Honourable senators, I stand here today because I love my community and my country. I love its diversity, its complexity, its ambitions and its endless capacity to reinvent itself. But I also stand here because I am worried. I worry about social inequity. I worry about growing cynicism. I worry about the erosion of respect in public life and the fragility of democratic institutions. And I worry that if we do not get housing right — if we do not build homes for the next generation of Canadians — we will undermine the very promise that has defined this country for more than a century.
But I am also hopeful because I believe in the power of partnership. I believe in evidence, in transparency, in data and in dialogue. I believe in newcomers who choose Canada, in young people who spark big ideas, in cities that adapt and grow and in federal institutions that rise to meet the moment.
As I begin my work here, it is my commitment to bring the full weight of my experience, my convictions and my optimism to the national stage in order to contribute thoughtfully, to collaborate generously and to help ensure that every Canadian — no matter their age, background, income or postal code — has a safe, affordable and dignified place to call home.

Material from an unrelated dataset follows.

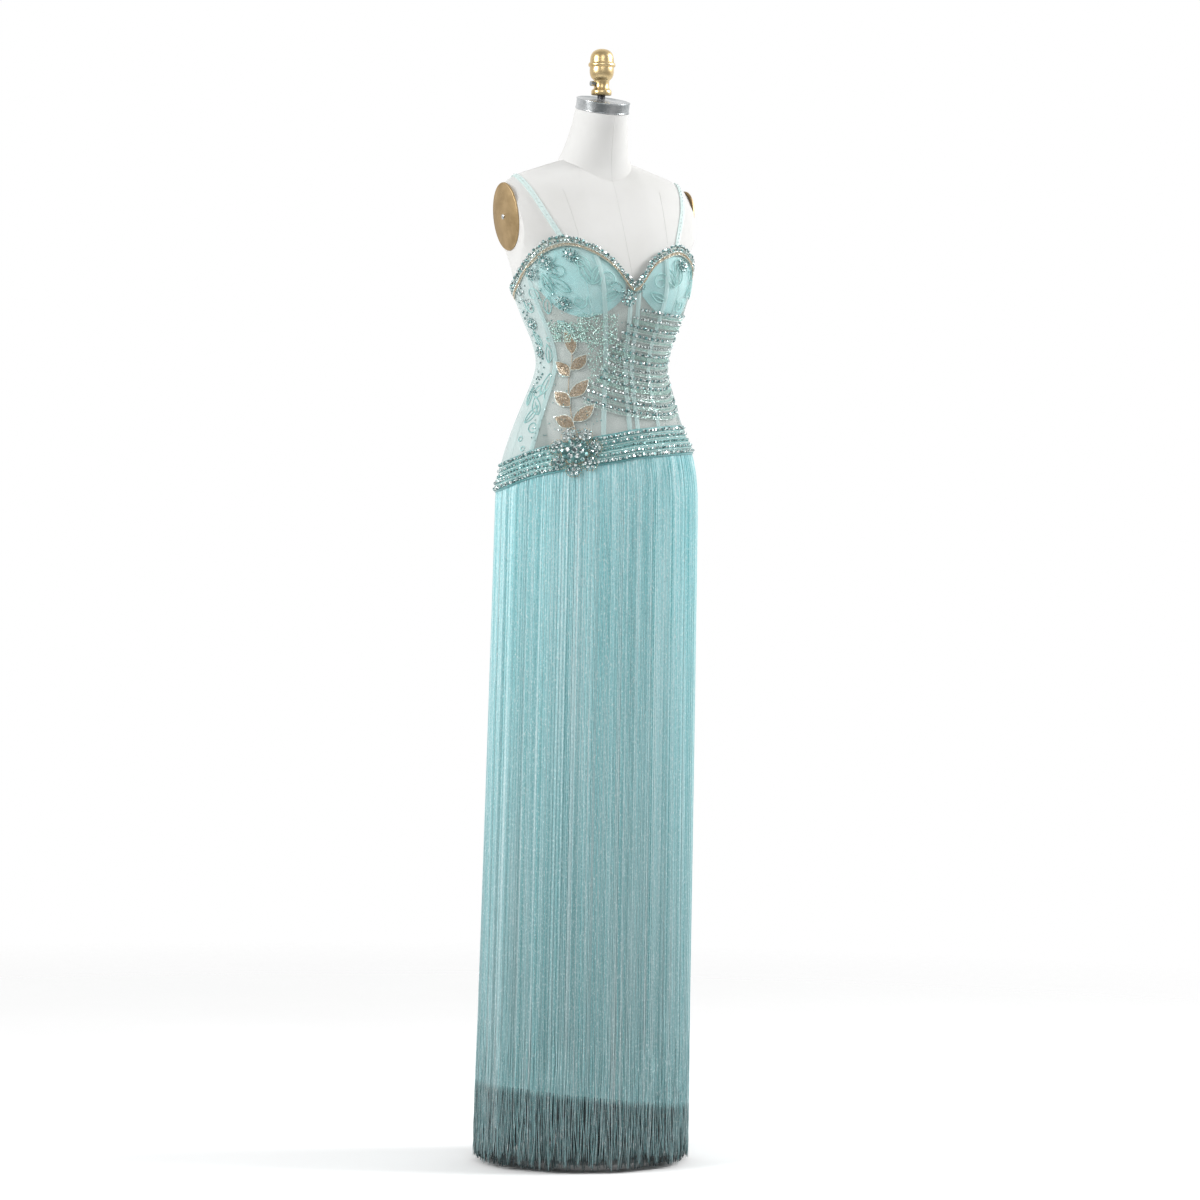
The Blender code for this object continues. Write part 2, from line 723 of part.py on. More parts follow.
def domed_disc(segments, rings, place):
    """A closed disc from a sphere: place(x, y, rise), x and y within 1, rise 0 under it and to 1 on top."""
    bm = bmesh.new()
    bmesh.ops.create_uvsphere(bm, u_segments=segments, v_segments=rings, radius=1)
    for vert in bm.verts:
        x, y, rise = vert.co
        vert.co = place(x, y, max(rise, 0.0))
    return bm


def add_neck_cap():
    bm = bmesh.new()
    bmesh.ops.create_cone(
        bm,
        cap_ends=True,
        segments=CAP_SIDES,
        radius1=CAP_RADIUS,
        radius2=CAP_RADIUS,
        depth=CAP_HEIGHT,
    )
    cap = add_object("neck_cap", bm, "steel")
    height, centre_y = NECK[-1][:2]
    lean = Matrix.Rotation(math.radians(NECK_TILT), 4, "X")
    foot = Vector((0, centre_y, height))
    cap.matrix_world = Matrix.Translation(
        foot + lean @ Vector((0, 0, REST_GAP + CAP_HEIGHT / 2))
    ) @ lean
    bevel = cap.modifiers.new("edge", "BEVEL")
    bevel.width = CAP_BEVEL
    bevel.segments = 1
    return foot + lean @ Vector((0, 0, REST_GAP * 2 + CAP_HEIGHT)), lean @ Vector((0, 0, 1))


def add_arm_plates():
    for side, name in ((-1, "arm_plate_right"), (1, "arm_plate_left")):
        outward = Vector((side, 0, -ARM_CUT_LEAN)).normalized()
        upward = Vector((side * ARM_CUT_LEAN, 0, 1)).normalized()
        centre = Vector((side * ARM_CUT_X, ARM_PLATE_Y, ARM_CUT_HEIGHT)) + outward * REST_GAP

        def place(x, y, rise):
            lift = (ARM_PLATE_RIM + ARM_PLATE_DOME * rise) if rise > 0 else 0.0
            return (
                centre
                + Vector((0, side * x * ARM_PLATE_HALF_DEPTH, 0))
                + upward * (y * ARM_PLATE_HALF_HEIGHT)
                + outward * lift
            )

        add_object(name, domed_disc(PLATE_SIDES, PLATE_RINGS, place), "tan")


def add_turned(name, profile, steps, material_name):
    """A turned piece: its profile, from the top axis point down, with a Screw modifier."""
    bm = bmesh.new()
    verts = [bm.verts.new((radius, 0, height)) for radius, height in profile]
    for first, second in zip(verts, verts[1:]):
        bm.edges.new((first, second))
    obj = add_object(name, bm, material_name)
    screw = obj.modifiers.new("turn", "SCREW")
    screw.steps = screw.render_steps = steps
    screw.use_merge_vertices = True
    screw.merge_threshold = 0.00005
    return obj


def rod_mesh(radius, bottom, top):
    bm = bmesh.new()
    bmesh.ops.create_cone(
        bm, cap_ends=True, segments=POLE_SIDES, radius1=radius, radius2=radius, depth=top - bottom
    )
    bmesh.ops.translate(bm, verts=bm.verts, vec=(0, 0, (bottom + top) / 2))
    return bm


def add_stand(cap_top, cap_normal):
    add_turned("base", BASE_PROFILE, BASE_SIDES, "steel")
    lower = rod_mesh(POLE_RADIUS, BASE_PROFILE[0][1] + REST_GAP, FORM_UNDERSIDE - REST_GAP)
    add_object("pole_lower", lower, "steel")
    finial_foot = FINIAL_PROFILE[-1][1]
    upper = rod_mesh(TOP_POLE_RADIUS, cap_top.z - TOP_POLE_SPARE, finial_foot - REST_GAP)
    cut = bmesh.ops.bisect_plane(
        upper,
        geom=upper.verts[:] + upper.edges[:] + upper.faces[:],
        plane_co=cap_top,
        plane_no=cap_normal,
        clear_inner=True,
    )
    rim = [item for item in cut["geom_cut"] if isinstance(item, bmesh.types.BMEdge)]
    bmesh.ops.contextual_create(upper, geom=rim)
    bmesh.ops.recalc_face_normals(upper, faces=upper.faces)
    add_object("pole_upper", upper, "iron")
    add_turned("finial", FINIAL_PROFILE, FINIAL_SIDES, "brass")
    bm = bmesh.new()
    bmesh.ops.create_cone(
        bm,
        cap_ends=True,
        segments=SCREW_SIDES,
        radius1=SCREW_RADIUS,
        radius2=SCREW_RADIUS,
        depth=SCREW_END - SCREW_START,
    )
    screw = add_object("thumb_screw", bm, "steel")
    screw.rotation_euler = (0, math.radians(90), 0)
    screw.location = (-(SCREW_START + SCREW_END) / 2, 0, SCREW_HEIGHT)


def taut(samples):
    """The points that a tight strap touches: those that stand proud of a line between their neighbours."""
    kept = list(samples)
    dropped = True
    while dropped:
        dropped = False
        for i in range(1, len(kept) - 1):
            before, here, after = kept[i - 1][0], kept[i][0], kept[i + 1][0]
            chord = (after - before).normalized()
            lift = (here - before) - chord * (here - before).dot(chord)
            if lift.dot(kept[i][1]) < STRAP_FLAT:
                del kept[i]
                dropped = True
                break
    return kept


def strap_end(angle):
    """Where a strap meets the gown's upper edge, and how far round the strap's axis that is."""
    end = layer_point(angle, neckline(angle) + STRAP_FOOT_RISE, PANEL_OFFSET)
    turn = math.degrees(math.atan2(end.z - STRAP_AXIS_HEIGHT, STRAP_AXIS_Y - end.y))
    return end, turn if turn > -90 else turn + 360


def add_straps(surface):
    """Each strap runs from the cup's top edge over the shoulder to the top of the back."""
    for side, front_angle, shoulder_x, back_angle in STRAPS:
        (front, start_turn), (back, end_turn) = strap_end(front_angle), strap_end(back_angle)
        samples = []
        for step in range(STRAP_SAMPLES + 1):
            turn = mix(start_turn, end_turn, step / STRAP_SAMPLES)
            if turn < 90:
                share = (turn - start_turn) / (90 - start_turn)
                x = mix(front.x, shoulder_x, share**STRAP_BEND)
            else:
                x = mix(shoulder_x, back.x, (turn - 90) / (end_turn - 90))
            way = Vector((0, -math.cos(math.radians(turn)), math.sin(math.radians(turn))))
            hit, normal, _, _ = surface.ray_cast(Vector((x, STRAP_AXIS_Y, STRAP_AXIS_HEIGHT)), way)
            normal = normal if normal.dot(way) > 0 else -normal
            from_end = min(step, STRAP_SAMPLES - step) / STRAP_SAMPLES
            offset = mix(STRAP_END_OFFSET, STRAP_OFFSET, min(1.0, from_end / STRAP_SETTLE_SHARE))
            samples.append((hit + normal * offset, normal))
        middles = taut(samples)

        def place(u, v):
            index = round(v * (len(middles) - 1))
            before = middles[max(0, index - 1)][0]
            after = middles[min(len(middles) - 1, index + 1)][0]
            point, normal = middles[index]
            beside = (after - before).cross(normal).normalized()
            return point + beside * (u - 0.5) * STRAP_WIDTH

        add_wall(f"strap_{side}", 1, len(middles) - 1, place, STRAP_THICK, "satin")


def add_flower(name, angle, height, radius, rise, offset, sides_a_petal, rings):
    def place(x, y, lift):
        turn = math.atan2(y, x)
        bloom = radius * (1 - PETAL_DEPTH + PETAL_DEPTH * math.cos(FLOWER_PETALS * turn))
        return near_point(angle, height, x * bloom, y * bloom, offset + lift * rise)

    add_object(name, domed_disc(FLOWER_PETALS * sides_a_petal, rings, place), "beads")


def add_rosettes():
    small = ROSETTE_SIDES_A_PETAL, ROSETTE_RINGS
    for name, angle, height, radius, offset in ROSETTES:
        add_flower(name, angle, height, radius, ROSETTE_RISE, offset, *small)
    place = BROOCH_ANGLE, BROOCH_HEIGHT, BROOCH_RADIUS
    large = BROOCH_SIDES_A_PETAL, BROOCH_RINGS
    add_flower("brooch", *place, BROOCH_RISE, ON_BELT_OFFSET, *large)


def main():
    clear_scene()
    for name in ("gown_on_form", "cutters"):
        found = bpy.data.collections.new(name)
        bpy.context.scene.collection.children.link(found)
    surface = add_form()
    cap_top, cap_normal = add_neck_cap()
    add_arm_plates()
    add_stand(cap_top, cap_normal)
    add_bodice_and_cups()
    add_bones()
    add_trim()
    add_belt()
    add_skirt()
    add_fringe()
    add_straps(surface)
    add_rosettes()


main()
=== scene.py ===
"""The look of a fringed evening gown on a limbless dress form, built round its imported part.

Angles round the body are in degrees from the centre front: positive towards the wearer's left (+X),
negative towards the wearer's right (-X), 180 at the centre back. Sizes are in metres.
"""

import math

import bmesh
import bpy
import numpy as np
from mathutils import Matrix, Vector
from mathutils.bvhtree import BVHTree


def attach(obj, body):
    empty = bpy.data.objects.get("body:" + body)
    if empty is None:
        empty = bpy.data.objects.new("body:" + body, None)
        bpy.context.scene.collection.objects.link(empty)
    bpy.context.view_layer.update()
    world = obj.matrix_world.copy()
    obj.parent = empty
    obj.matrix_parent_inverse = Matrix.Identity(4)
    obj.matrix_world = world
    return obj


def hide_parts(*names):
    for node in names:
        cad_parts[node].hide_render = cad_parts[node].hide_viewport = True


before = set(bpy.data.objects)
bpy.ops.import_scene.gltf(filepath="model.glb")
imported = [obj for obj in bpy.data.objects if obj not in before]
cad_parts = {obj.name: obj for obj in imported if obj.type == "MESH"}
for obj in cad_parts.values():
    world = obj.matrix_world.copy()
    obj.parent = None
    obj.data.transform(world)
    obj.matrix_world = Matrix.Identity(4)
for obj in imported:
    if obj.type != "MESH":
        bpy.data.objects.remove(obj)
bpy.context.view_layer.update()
rng = np.random.default_rng(11)

# Heights of the main lines
HIP_HEIGHT = 1.089
SKIRT_HEM = 0.117
SKIRT_HEM_TILT = 0.020
FORM_UNDERSIDE = 0.925
SHOULDER_TOP = 1.650
NECK_SLOPE_START, TIP_SLOPE_START = 0.058, 0.140
NECK_SLOPE, TIP_SLOPE = 0.32, 8.0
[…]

Thank you to my fellow senators for the extremely warm welcome. To my seatmate Farah Mohamed — and her crazy glue — I’m already loving the adventure we are on together. To my team of Lili-Anne Delage Larson, formerly of the Government Representative’s Office, and former Senate page Mira Gillis, thank you for guiding me.
When the Prime Minister asked me to take on this role, he asked me to be a bulwark against populism, and that will help guide my work here. For 13 years, I worked to solve problems at the municipal level — one street, one neighbourhood and one family at a time. I come to this chamber to help solve them at the national level with the same urgency, the same partnership and the same conviction that we are capable of so much more than we have yet delivered.
It is my honour to serve with you. Thank you. Meegwetch.